Authors: T. Cavailhes, A. Rotevatn, S. Monstad, A.B. Khala, E. Funk, K. Canner, M. Looser, A. Chalabi, A. Gay, A. Trave, F. Ferhi, A. Skanji, R.M. Chebbi and N. Bang
Journal name: Basin Research
Issue: Vol 30, No 5, October 2018 pp. 926 - 941
DOI: 10.1111/bre.12287
Organisations: Wiley
Language: English
Info: Article, PDF ( 2.69Mb )

Summary:
Constraining the thermal, burial and uplift/exhumation history of sedimentary basins is crucial in the understanding of upper crustal strain evolution and also has implications for understanding the nature and timing of hydrocarbon maturation and migration. In this study, we use Vitrinite Reflectance (VR) data to elucidate the paleo-physiography and thermal history of an inverted basin in the foreland of the Atlasic orogeny in Northern Tunisia. In doing so, it is the primary aim of this study to demonstrate how VR techniques may be applied to unravel basin subsidence/uplift history of structural domains and provide valuable insights into the kinematic evolution of sedimentary basins. VR measurements of both the onshore Pelagian Platform and the Tunisian Furrow in Northern Tunisia are used to impose constraints on the deformation history of a long-lived structural feature in the studied region, namely the Zaghouan Fault.
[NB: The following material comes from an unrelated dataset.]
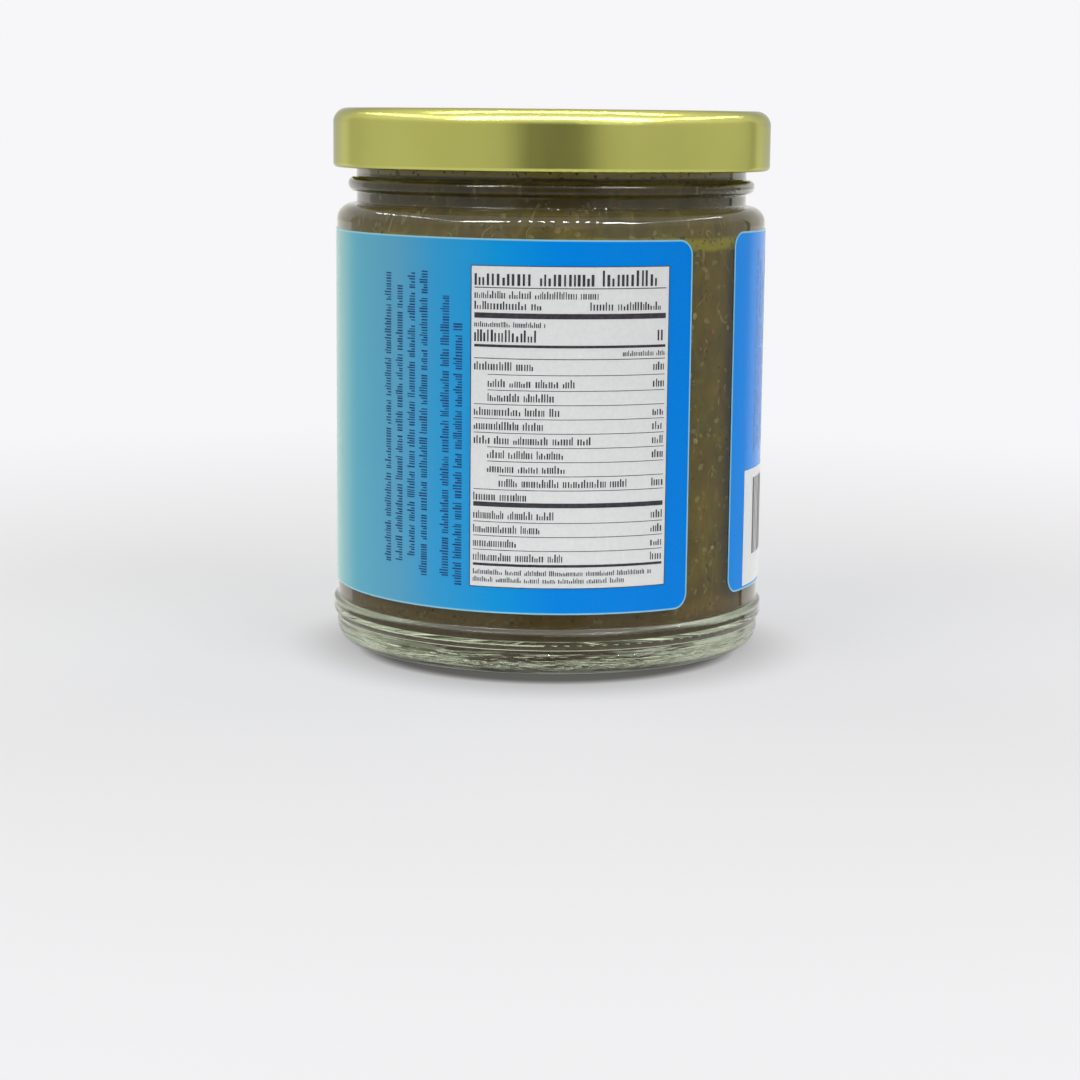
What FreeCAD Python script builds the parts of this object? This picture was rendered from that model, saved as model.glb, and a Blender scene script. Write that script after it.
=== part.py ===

Previous work has shown that this fault was active as an extensional structure in Lower Jurassic to Aptian times, before subsequently being inverted during the Late Cretaceous Eocene Atlas I tectonic event and Upper Miocene Atlas II tectonic event. Quantifying and constraining this latter inversion stage, and shedding light on the roles of structural inheritance and the basin thermal history, are secondary aims of this study. The results of this study show that the Atlas II WNW-ESE compressive event deformed both the Pelagian Platform and the Tunisian Furrow during Tortonian-Messinian times. Maximum burial depth for the Pelagian Platform was reached during the Middle to Upper Miocene, i.e. prior to the Atlas II folding event. VR measurements indicate that the Cretaceous to Ypresian section of the Pelagian Platform was buried to a maximum burial depth of ~3 km, using a geothermal gradient of 30°C/km. Cretaceous rock samples VR values show that the hanging wall of the Zaghouan Fault was buried to a maximum depth of <2 km. This suggests that a vertical km-scale throw along the Zaghouan Fault pre-dated the Atlas II shortening, and also proves that the fault controlled the subsidence of the Pelagian Platform during the Oligo-Miocene. Mean exhumation rates of the Pelagian Platform throughout the Messinian to Quaternary were in the order of 0.3 mm/year. However, when the additional effect of Tortonian-Messinian folding is accounted for, exhumation rates could have reached 0.6–0.7 mm/year.